A tendência de mudança nos hábitos de consumo deve favorecer a Kalvelage, produtora de vodca, enquanto a demanda do varejo não deslancha. O diretor da empresa, Marcos Kalvelage, também aguarda aumento de encomendas para o final deste mês. "Nossa vantagem é sermos uma indústria nacional. O dólar ainda não chegou a um nível realmente baixo, então fica mais fácil brigar com as importadas", define.
Contramão
Na visão da analista da Mintel, Renata Pompa, o investimento em produtos de maior valor agregado poderá alavancar a produção de algumas empresas. "Vemos uma lenta migração para produtos como cervejas artesanais e premium", afirma a especialista.

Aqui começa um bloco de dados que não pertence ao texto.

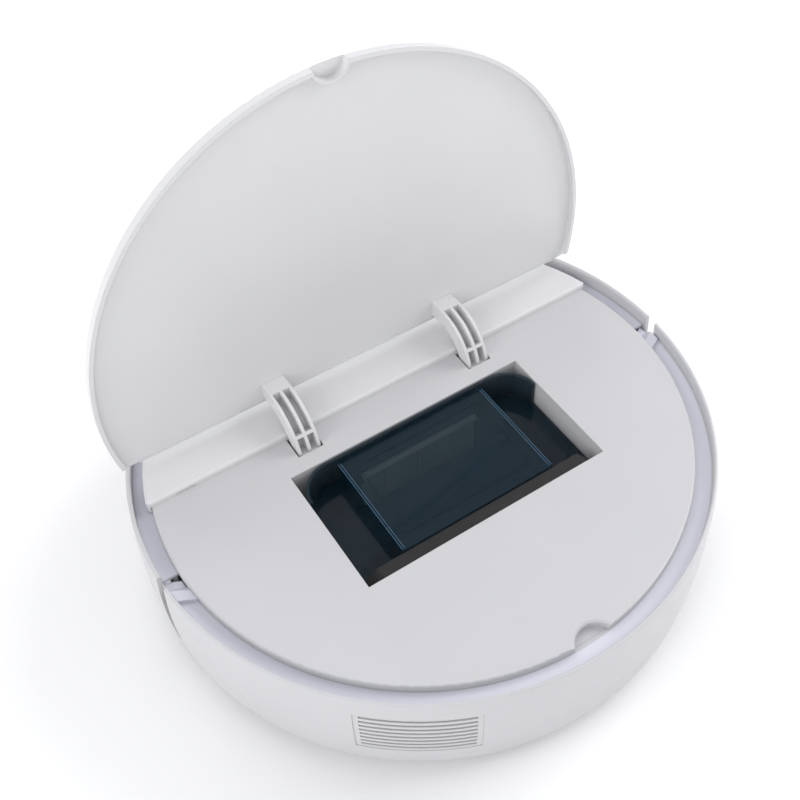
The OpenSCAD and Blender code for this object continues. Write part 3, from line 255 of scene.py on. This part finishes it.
def paint_channel_light_and_shade(m, colour):
    """Lays a lighter, cooler white over what lies inside the rim's channel, below the deck's top: painted
    light and bluish painted shade in the channel.
    """
    tree = m.node_tree
    shader = tree.nodes["Principled BSDF"]
    base = shader.inputs["Base Color"].links[0].from_socket
    coords = tree.nodes.new("ShaderNodeTexCoord")
    parts = tree.nodes.new("ShaderNodeSeparateXYZ")
    tree.links.new(coords.outputs["Object"], parts.inputs["Vector"])
    flat = tree.nodes.new("ShaderNodeCombineXYZ")
    tree.links.new(parts.outputs["X"], flat.inputs["X"])
    tree.links.new(parts.outputs["Y"], flat.inputs["Y"])
    radius = node(tree, "ShaderNodeVectorMath", operation="LENGTH")
    tree.links.new(flat.outputs["Vector"], radius.inputs[0])
    deck_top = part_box("deck")[1].z
    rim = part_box("upper_housing")[1].x
    inside = None
    for value, low, high in (
            (radius.outputs["Value"], rim - CHANNEL_INNER_EDGE[0], rim - CHANNEL_INNER_EDGE[1]),
            (radius.outputs["Value"], rim - CHANNEL_OUTER_EDGE[0], rim - CHANNEL_OUTER_EDGE[1]),
            (parts.outputs["Z"], deck_top + CHANNEL_TOP_EDGE[0], deck_top + CHANNEL_TOP_EDGE[1])):
        step = node(tree, "ShaderNodeMapRange", interpolation_type="SMOOTHSTEP",
                    **{"From Min": low, "From Max": high})
        tree.links.new(value, step.inputs["Value"])
        if inside is None:
            inside = step.outputs["Result"]
            continue
        both = node(tree, "ShaderNodeMath", operation="MULTIPLY")
        tree.links.new(inside, both.inputs[0])
        tree.links.new(step.outputs["Result"], both.inputs[1])
        inside = both.outputs["Value"]
    mix = node(tree, "ShaderNodeMix", data_type="RGBA")
    tree.links.new(inside, mix.inputs["Factor"])
    tree.links.new(base, mix.inputs[6])
    mix.inputs[7].default_value = (*colour, 1)
    tree.links.new(mix.outputs[2], shader.inputs["Base Color"])
    return m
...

É o caso da Schornstein, diz o diretor executivo da cervejaria, Adilson Altrão. A meta do empresário é fechar este ano com um avanço de 40% no faturamento da empresa, diante dos R$ 10 milhões alcançados no ano passado. "A crise afeta o mercado em geral, mas a queda mesmo foi para as cervejas comerciais. Os itens artesanais seguem na contramão e devem continuar assim", aposta.
O otimismo do executivo reflete-se na inauguração de uma nova fábrica na cidade de Pomerode (SC), em junho passado, fruto de um investimento de R$ 5 milhões. "A expectativa é de um final de ano melhor, com demanda maior entre final de outubro até fevereiro", prevê.
De acordo com o Sistema de Controle de Produção de Bebidas (Sicobe), da Receita Federal, a produção de cervejas no acumulado do terceiro trimestre deste ano ficou 0,9% abaixo do volume do mesmo período do ano passado. Entre julho e setembro, a produção somou 3,259 bilhões de litros. No segundo trimestre, a produção havia crescido 3,3%, enquanto o acumulado de janeiro a setembro indicava queda de 1,7%. Ajustes
Para o diretor comercial da Moët Hennessy, Jordan Gontijo, o movimento observado pela indústria é natural. "É normal que as encomendas não sejam antecipadas, pois o ambiente econômico dos últimos meses foi de insegurança. O consumidor também deve demorar a buscar tais produtos."
Fabricante da vodca Belvedere e da linha de champanhes Moët, a empresa começou a receber pedidos do varejo no início deste mês. "Tentamos nos ajustar a essa realidade e estamos otimistas", afirma.
A necessidade de ajustes também é uma preocupação para a gerente de propaganda do Grupo Petrópolis, Eliana Cassandre. "Não existe estratégia melhor do que uma distribuição exata", declara a executiva. Fabricante de cervejas como Itaipava e Crystal e da vodca Blue Spirit, o Grupo reflete a precaução da indústria em geral: administração de estoque que não gere excessos ou ruptura. "Embora trabalhando com perspectiva de melhora, estamos em período de crise. A briga no ponto de venda deve ficar mais acirrada neste ano", diz.